# What is being asked
Every line containing the word "joints" needs to be found and copied.

# Source material
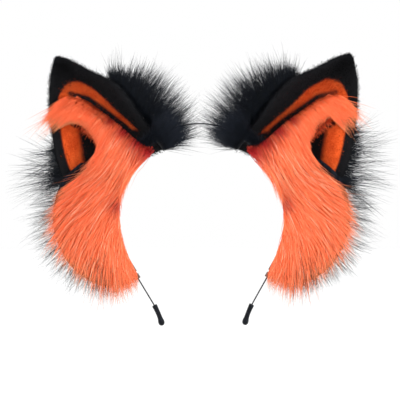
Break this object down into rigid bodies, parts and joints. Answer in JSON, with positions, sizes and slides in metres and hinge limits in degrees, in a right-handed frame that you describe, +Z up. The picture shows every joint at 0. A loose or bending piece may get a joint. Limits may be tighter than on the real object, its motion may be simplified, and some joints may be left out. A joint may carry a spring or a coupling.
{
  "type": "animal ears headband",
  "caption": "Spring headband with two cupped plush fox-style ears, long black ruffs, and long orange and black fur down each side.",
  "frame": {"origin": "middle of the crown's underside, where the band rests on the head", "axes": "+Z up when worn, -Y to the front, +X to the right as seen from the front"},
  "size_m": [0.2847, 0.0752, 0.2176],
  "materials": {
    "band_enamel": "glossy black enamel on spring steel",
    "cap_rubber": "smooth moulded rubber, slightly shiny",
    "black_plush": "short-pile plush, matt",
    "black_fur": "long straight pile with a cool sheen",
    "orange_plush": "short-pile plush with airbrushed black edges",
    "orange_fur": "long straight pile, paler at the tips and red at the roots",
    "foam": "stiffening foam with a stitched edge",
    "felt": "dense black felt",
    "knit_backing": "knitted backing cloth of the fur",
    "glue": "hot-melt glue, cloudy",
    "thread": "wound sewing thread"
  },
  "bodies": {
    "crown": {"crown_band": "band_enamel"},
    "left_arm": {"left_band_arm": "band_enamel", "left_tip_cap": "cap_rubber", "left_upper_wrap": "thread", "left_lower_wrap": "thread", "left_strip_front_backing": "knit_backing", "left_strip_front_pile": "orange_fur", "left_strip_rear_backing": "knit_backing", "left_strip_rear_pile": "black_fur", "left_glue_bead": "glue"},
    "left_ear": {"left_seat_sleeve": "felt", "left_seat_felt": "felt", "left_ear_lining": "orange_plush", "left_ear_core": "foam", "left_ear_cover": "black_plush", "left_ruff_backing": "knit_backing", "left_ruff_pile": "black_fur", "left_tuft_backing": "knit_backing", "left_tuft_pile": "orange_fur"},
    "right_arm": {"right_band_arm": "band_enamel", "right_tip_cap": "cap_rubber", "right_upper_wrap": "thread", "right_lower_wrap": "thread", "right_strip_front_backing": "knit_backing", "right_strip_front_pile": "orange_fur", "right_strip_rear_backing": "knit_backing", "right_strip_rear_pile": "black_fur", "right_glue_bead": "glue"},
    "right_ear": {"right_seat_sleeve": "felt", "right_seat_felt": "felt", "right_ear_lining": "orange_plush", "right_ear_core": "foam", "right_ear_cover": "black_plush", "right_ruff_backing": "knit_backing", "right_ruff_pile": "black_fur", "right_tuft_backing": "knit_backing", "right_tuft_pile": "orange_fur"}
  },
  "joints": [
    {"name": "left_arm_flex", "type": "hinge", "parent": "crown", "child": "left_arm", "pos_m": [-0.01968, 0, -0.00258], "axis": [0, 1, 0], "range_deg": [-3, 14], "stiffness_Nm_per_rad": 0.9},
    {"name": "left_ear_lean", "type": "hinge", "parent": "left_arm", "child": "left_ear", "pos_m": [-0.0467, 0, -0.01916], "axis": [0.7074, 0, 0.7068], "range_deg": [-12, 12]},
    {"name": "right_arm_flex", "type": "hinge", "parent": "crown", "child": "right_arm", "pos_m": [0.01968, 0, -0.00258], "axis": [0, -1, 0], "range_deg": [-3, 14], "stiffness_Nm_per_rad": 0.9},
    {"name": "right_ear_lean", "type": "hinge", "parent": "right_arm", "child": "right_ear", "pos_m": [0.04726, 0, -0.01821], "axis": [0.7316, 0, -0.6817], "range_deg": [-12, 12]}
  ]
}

# Response
Break this object down into rigid bodies, parts and joints. Answer in JSON, with positions, sizes and slides in metres and hinge limits in degrees, in a right-handed frame that you describe, +Z up. The picture shows every joint at 0. A loose or bending piece may get a joint. Limits may be tighter than on the real object, its motion may be simplified, and some joints may be left out. A joint may carry a spring or a coupling.
  "joints": [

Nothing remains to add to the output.